The Israeli government set to work on Route 60, a faster road that bypassed Bethlehem by tunneling through a mountain and bridging a deep valley. The new road was a blessing, cutting the Bat Ayin-Jerusalem trip from 45 minutes to 20. But the IDF checkpoint at the entrance to the tunnel looked suspiciously like a border crossing, hinting at the Oslo plan to turn the region into a Palestinian political entity.
Unsurprisingly, the Palestinians did not cooperate, rejecting the Oslo agreement and reverting to terrorism and the Intifada. The new road became a liability as snipers in the Arab villages in the surrounding hills fired with impunity at the Jewish motorists.
The Egged buses were heavily armored and apartments in Gilo, the southernmost neighborhood in Jerusalem, were refurbished with government-subsidized bulletproof windows. I specifically remember one bus ride to Jerusalem. The driver was a regular I often chatted with, a tough Israeli. He was relating how Arabs had shot at him that morning, shattering his rearview mirror which had to be replaced before he continued his route. He was upset that the shooting had put him 20 minutes behind schedule.
As we approached the bridge, the driver growled, “That’s new.”
We looked up to see that the IDF had lined the bridge with tall concrete barriers, protecting the motorists from Arab snipers.
“Are the towns they live in open or fortified?” the driver asked, adding that he was quoting Numbers (13:19). He saw that I was confused and didn’t understand the reference.
The driver explained: “When Moses sent spies to scout out the Land of Israel, he told them to gather intelligence. ‘Is the country in which they dwell good or bad?

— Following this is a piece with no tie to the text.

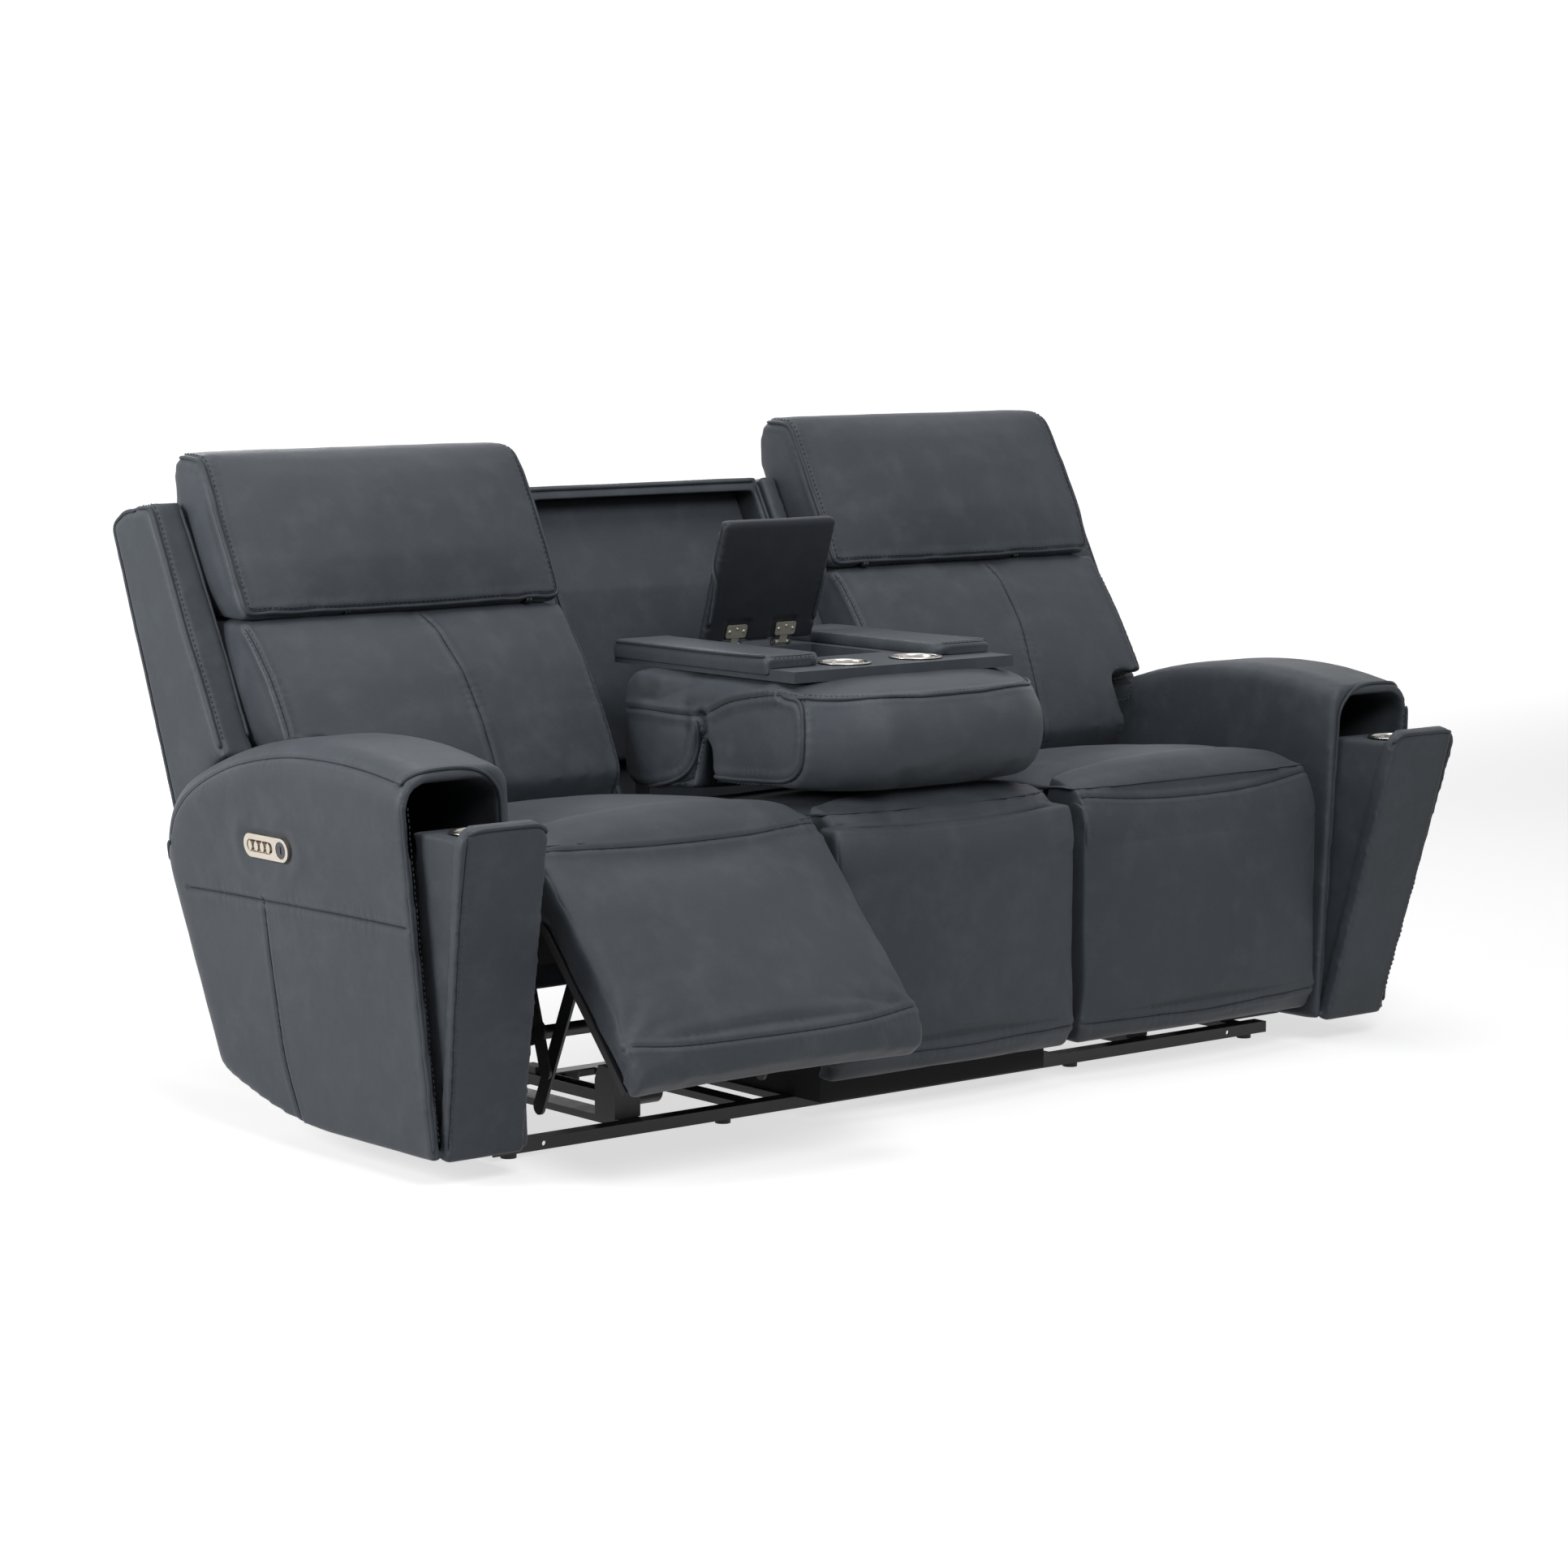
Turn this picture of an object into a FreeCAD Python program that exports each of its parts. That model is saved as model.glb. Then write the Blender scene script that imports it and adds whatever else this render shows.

Are the towns they live in open or fortified?’ Rashi (a great Medieval Rabbi) wrote that if they live in unwalled cities, it showed that the inhabitants were strong, trusting in their own strength,” the driver said. “If, however, they live in fortified cities, they are weak and insecure, unwilling to fight in their own defense.”
Not long after that bus ride into Jerusalem, a video surfaced showing an IDF sniper, hidden on a rooftop, who had spotted an Arab sniper. The soldier was pleading with his commanding officer to give the order to eliminate the terrorist. The order never came.
From the ashes of the Holocaust rose the modern State of Israel. Miraculously, Israel has survived seven wars in which its Arab neighbors tried to wipe it off the map. We have survived several Intifadas and thousands of rockets from Gaza mercilessly fired at our civilian centers. With God’s help, we have survived.
But unfortunately, our leadership has become fearful. We have built “fortified cities” to hide inside, while Arab terrorists walk securely through the Land without fear.
I am immensely proud of the young men and women who serve in the IDF. I once served, protecting them when they were children. Now that I am old, it is their turn. I would much rather they never don the rumpled fatigues that are the IDF’s badge of honor. I would rather they stayed home, raising children of their own. But there are worse things than men going off to war – like cowering behind concrete walls while evil grows outside.
Let us pray that Israel’s leadership finds the courage to stand up to evil – without fear!